On 6/14/11 1:22 PM, Robert Clipsham wrote:
On 14/06/2011 14:53, Andrei Alexandrescu wrote:
http://www.wikiservice.at/d/wiki.cgi?LanguageDevel/DIPs/DIP11

Destroy.


Andrei

This doesn't seem like the right solution to the problem - the correct
solution, in my opinion, is to have a build tool/package manager handle
this, not the compiler.

Problems I see:
* Remote server gets hacked, everyone using the library now
executes malicious code

This liability is not different from a traditional setup.

* Remote source changes how it is built, your code suddenly breaks and
has to be updated, rather than being handled automatically

This is a deployment issue affecting this approach and any other relying on downloading stuff.

* Adds a lot of unnecessary bloat and/or dependency on external modules
+ Want to compress source code? dmd now depends on decompression libs

Indeed, I think compression will indeed be commonly requested. The same has happened about Java - initially it relied on downloading .class files, but then jar files were soon to follow.

It's been a feature asked in this forum, independently of downloads. A poster implemented a complete rdmd-like program that deals with .zip files.

+ Want to use git? dmd now depends on git

Not if the server can serve files, or if you use a different tool.

+ Remote code uses new compression method that an older dmd doesn't
support

If compression handling is needed, dmd can standardize on it just like jar files do.

* Remote server is down - build takes forever while waiting

So does downloading or building with another tool.

+ Make dmd time out after a couple of seconds - build fails

So would build directed with any other tool.

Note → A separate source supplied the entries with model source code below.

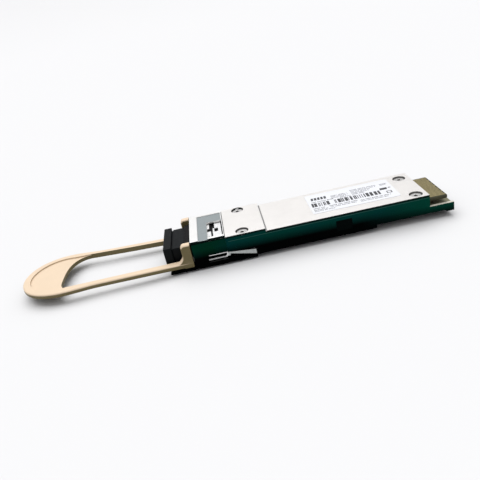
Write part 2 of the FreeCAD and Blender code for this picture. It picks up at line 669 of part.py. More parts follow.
# --- board -------------------------------------------------------------------
def circuit_board():
    board = wide_box(BOARD_X, BOARD_HALF_W, (BOARD_BOTTOM, BOARD_TOP))
    board = round_edges(board, 0.5, lambda e, m: along(e, Z_AXIS) and m.x > BOARD_X[1] - 0.1)
    board = board.makeChamfer(0.2, [e for e in board.Edges if along(e, Y_AXIS)
                                    and e.CenterOfMass.x > BOARD_X[1] - 0.1])
    for x, y, top in screw_axes():
        board = board.cut(rod(POST_R + 0.2, Vec(x, y, 0), Z_AXIS, 20))
    return board


def edge_contacts(z):
    solids = []
    for i in range(CONTACT_COUNT):
        y = (i - (CONTACT_COUNT - 1) / 2.0) * CONTACT_PITCH
        tip_x = BOARD_X[1] - (0.6 if i % 3 else 0.3)
        solids.append(box((66.2, tip_x), (y - CONTACT_W / 2, y + CONTACT_W / 2), (z, z + CONTACT_T)))
    return solids


# --- dust plug ---------------------------------------------------------------
def dust_plug():
    """Moulded plug: gripping head, neck and a hollow stub that enters the port."""
    head = wide_box((-8.6, -6.2), 6.9, (2.15, 7.6))
    head = round_edges(head, 0.3, lambda e, m: True)
    neck = wide_box((-6.4, PORT_MOUTH_X - 0.15), 6.35, (2.25, 7.05))
    neck = round_edges(neck, 0.25, lambda e, m: along(e, X_AXIS))
    stub = wide_box((PORT_MOUTH_X - 0.3, 1.4), PORT_HALF_W - 0.2,
                    (PORT_Z - PORT_HALF_H + 0.2, PORT_Z + PORT_HALF_H - 0.2))
    hollow = wide_box((-5.4, 2.0), PORT_HALF_W - 1.1,
                      (PORT_Z - PORT_HALF_H + 1.0, PORT_Z + PORT_HALF_H - 1.0))
    groove = wide_box((-6.35, -5.95), 20, (0, 20)).cut(wide_box((-7, -5), 6.1, (2.45, 6.8)))
    return join([head, neck, stub]).cut([hollow, groove]).removeSplitter()


def main():
    os.makedirs("parts", exist_ok=True)
    cover_under = DECK_TOP - COVER_CORE
    save("lower_housing", lower_housing())
    save("top_cover", top_cover())
    save("nose_cover", nose_cover())
    save("cover_screws", cover_screws())
    save("cover_gasket", cover_gasket())
    save("label_sheet", label_sheet())
    save("port_receptacle", port_receptacle())
    save("port_hook_left", latch_hook(1))
    save("port_hook_right", latch_hook(-1))
    save("ferrule", ferrule())
    save("guide_pins", guide_pins())
    save("ferrule_clamp", ferrule_clamp())
    save("fibre_ribbon", fibre_ribbon())
    save("engine_base", engine_base())
    save("lens_block", lens_block())
    save("laser_array", laser_array())
    save("photodiode_array", photodiode_array())
    save("laser_driver_chip", chip(31.2, -1.6, 2.4, 0.6, BOARD_TOP + 0.2))
    save("receiver_chip", chip(31.2, 1.6, 2.4, 0.6, BOARD_TOP + 0.2))
    save("transmit_retimer_chip", chip(38.5, -3.2, 4.2, 0.65))
    save("receive_retimer_chip", chip(38.5, 3.2, 4.2, 0.65))
    save("controller_chip", chip(47.0, 0.0, 4.0, 0.6))
    save("power_regulator_chip", chip(53.0, 0.0, 2.4, 0.6))
    save("inductors", inductors())
    save("chip_capacitors", passives(0.6, 0.35, 0.35, 8, 43.0, 1.7, (-5.6, 5.6)))
    save("chip_resistors", passives(0.4, 0.25, 0.2, 8, 60.6, 0.5, (-2.4, 2.4)))
    save("engine_thermal_pad", wide_box((29.8, 32.8), 3.2, (BOARD_TOP + 0.8, cover_under)))
    save("retimer_thermal_pad", wide_box((36.2, 40.8), 5.4, (BOARD_TOP + 0.65, cover_under)))
    save("board_thermal_pad", wide_box((36.0, 50.0), 5.0, (FLOOR_TOP, BOARD_BOTTOM)))
    save("circuit_board", circuit_board())
    save("edge_contacts_top", edge_contacts(BOARD_TOP))
    save("edge_contacts_bottom", edge_contacts(BOARD_BOTTOM - CONTACT_T))
    save("slider_frame", slider_frame())
    save("pull_tab", pull_tab())
    save("return_spring_left", return_spring(SPRING_Y))
    save("return_spring_right", return_spring(-SPRING_Y))
    save("dust_plug", dust_plug())


main()
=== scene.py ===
import json
import math
import random

import bmesh
import bpy
from mathutils import Matrix, Vector


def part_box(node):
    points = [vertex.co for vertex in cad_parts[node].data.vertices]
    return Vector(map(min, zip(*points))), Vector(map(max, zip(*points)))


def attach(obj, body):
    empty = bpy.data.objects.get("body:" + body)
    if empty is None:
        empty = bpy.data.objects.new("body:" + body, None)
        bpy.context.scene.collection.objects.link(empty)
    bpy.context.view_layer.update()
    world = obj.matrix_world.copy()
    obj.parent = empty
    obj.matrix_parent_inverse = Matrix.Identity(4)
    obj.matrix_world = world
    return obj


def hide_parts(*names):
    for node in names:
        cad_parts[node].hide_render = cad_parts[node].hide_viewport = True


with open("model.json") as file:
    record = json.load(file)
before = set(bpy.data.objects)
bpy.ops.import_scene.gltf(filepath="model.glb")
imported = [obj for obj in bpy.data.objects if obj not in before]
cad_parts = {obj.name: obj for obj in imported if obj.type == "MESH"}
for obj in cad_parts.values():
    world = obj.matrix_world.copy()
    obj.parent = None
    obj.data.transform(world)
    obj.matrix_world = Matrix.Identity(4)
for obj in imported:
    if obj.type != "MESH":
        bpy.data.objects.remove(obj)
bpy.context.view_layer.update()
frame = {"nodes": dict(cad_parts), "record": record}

MM = 0.001

# --- camera ----------------------------------------------------------------------
CAMERA_EYE = (2.1, -135.6, 70.2)   # mm
CAMERA_AZIMUTH = -0.02             # degrees from +Y towards +X
CAMERA_DROP = 26.66                # degrees that it looks down
CAMERA_ROLL = -12.36               # degrees about its own axis
LENS = 39.0                        # mm, on a sensor as wide as the next value
SENSOR = 36.0

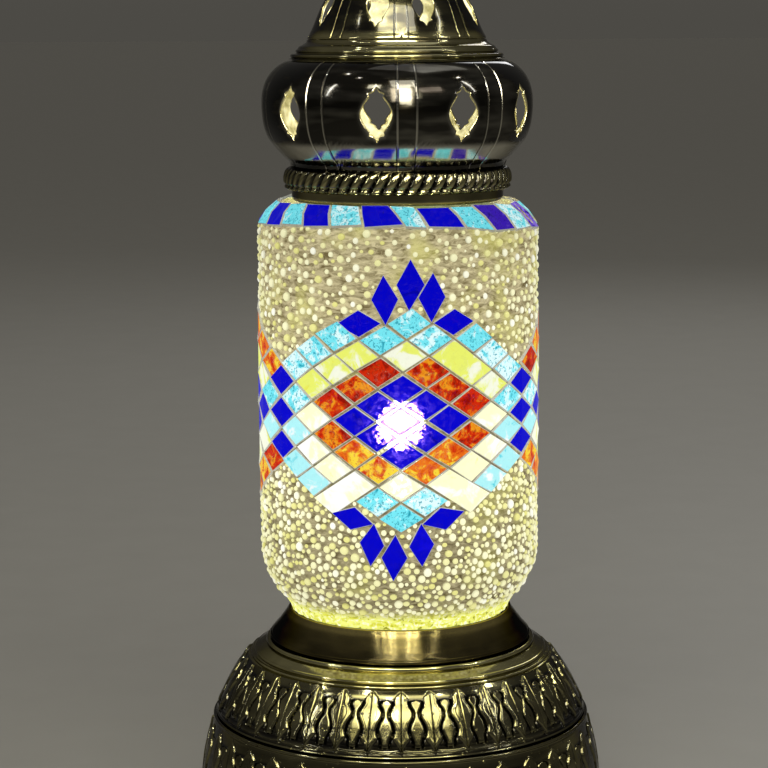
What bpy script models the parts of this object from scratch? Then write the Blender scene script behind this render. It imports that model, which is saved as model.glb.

* Makes the assumption that the build machine is has internet
connectivity, if it doesn't building suddenly gets a lot more
complicated

Fair point.

* Source code changes location, build breaks unless a redirect is
possible - if it changes protocol it's useless

See my answer with a central repo.

My understanding is that you find automated download during the first build untenable, but manual download prior to the first build acceptable. I don't see such a large fracture between the two cases as you do.